**What is required**: Reproduce all of the listing below without alteration.

**Source data**:
* * * * * * *
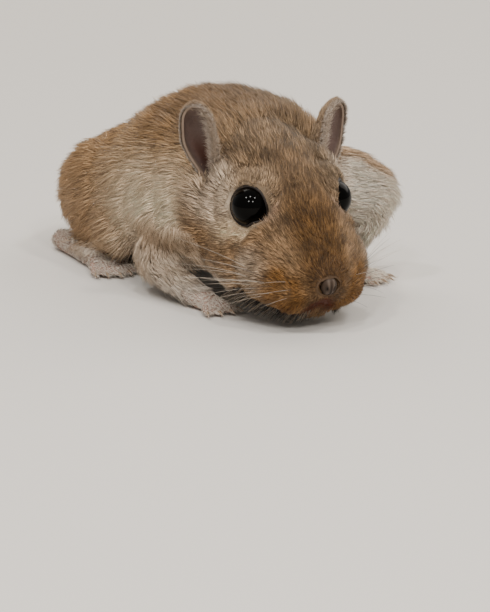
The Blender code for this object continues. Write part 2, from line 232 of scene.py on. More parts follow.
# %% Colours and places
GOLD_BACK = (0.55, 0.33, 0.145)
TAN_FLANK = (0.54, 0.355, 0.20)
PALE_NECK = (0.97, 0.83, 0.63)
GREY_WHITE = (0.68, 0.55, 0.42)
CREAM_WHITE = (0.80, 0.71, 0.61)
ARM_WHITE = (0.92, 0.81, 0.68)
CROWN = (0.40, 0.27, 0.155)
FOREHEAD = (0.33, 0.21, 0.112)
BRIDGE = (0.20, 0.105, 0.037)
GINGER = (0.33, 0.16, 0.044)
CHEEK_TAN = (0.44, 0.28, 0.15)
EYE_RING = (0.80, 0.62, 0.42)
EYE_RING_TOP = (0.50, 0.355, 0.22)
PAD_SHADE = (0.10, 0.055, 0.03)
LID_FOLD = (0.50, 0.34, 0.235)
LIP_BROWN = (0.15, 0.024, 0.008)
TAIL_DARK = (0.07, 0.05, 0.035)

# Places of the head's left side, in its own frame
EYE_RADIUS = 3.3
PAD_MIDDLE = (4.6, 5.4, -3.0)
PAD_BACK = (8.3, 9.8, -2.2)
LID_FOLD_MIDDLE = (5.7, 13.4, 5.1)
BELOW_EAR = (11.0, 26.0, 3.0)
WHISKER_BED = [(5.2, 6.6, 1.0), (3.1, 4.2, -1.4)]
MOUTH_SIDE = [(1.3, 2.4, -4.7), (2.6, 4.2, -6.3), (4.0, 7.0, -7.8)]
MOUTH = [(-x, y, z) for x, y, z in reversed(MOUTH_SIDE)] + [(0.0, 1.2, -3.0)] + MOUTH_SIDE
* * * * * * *
**Answer to this problem**:
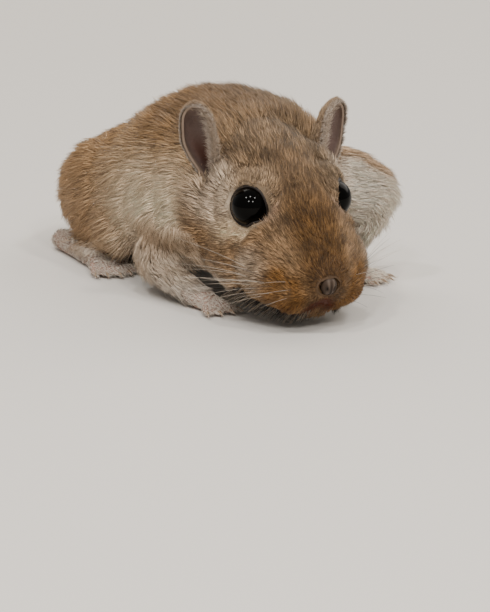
The Blender code for this object continues. Write part 2, from line 232 of scene.py on. More parts follow.
# %% Colours and places
GOLD_BACK = (0.55, 0.33, 0.145)
TAN_FLANK = (0.54, 0.355, 0.20)
PALE_NECK = (0.97, 0.83, 0.63)
GREY_WHITE = (0.68, 0.55, 0.42)
CREAM_WHITE = (0.80, 0.71, 0.61)
ARM_WHITE = (0.92, 0.81, 0.68)
CROWN = (0.40, 0.27, 0.155)
FOREHEAD = (0.33, 0.21, 0.112)
BRIDGE = (0.20, 0.105, 0.037)
GINGER = (0.33, 0.16, 0.044)
CHEEK_TAN = (0.44, 0.28, 0.15)
EYE_RING = (0.80, 0.62, 0.42)
EYE_RING_TOP = (0.50, 0.355, 0.22)
PAD_SHADE = (0.10, 0.055, 0.03)
LID_FOLD = (0.50, 0.34, 0.235)
LIP_BROWN = (0.15, 0.024, 0.008)
TAIL_DARK = (0.07, 0.05, 0.035)

# Places of the head's left side, in its own frame
EYE_RADIUS = 3.3
PAD_MIDDLE = (4.6, 5.4, -3.0)
PAD_BACK = (8.3, 9.8, -2.2)
LID_FOLD_MIDDLE = (5.7, 13.4, 5.1)
BELOW_EAR = (11.0, 26.0, 3.0)
WHISKER_BED = [(5.2, 6.6, 1.0), (3.1, 4.2, -1.4)]
MOUTH_SIDE = [(1.3, 2.4, -4.7), (2.6, 4.2, -6.3), (4.0, 7.0, -7.8)]
MOUTH = [(-x, y, z) for x, y, z in reversed(MOUTH_SIDE)] + [(0.0, 1.2, -3.0)] + MOUTH_SIDE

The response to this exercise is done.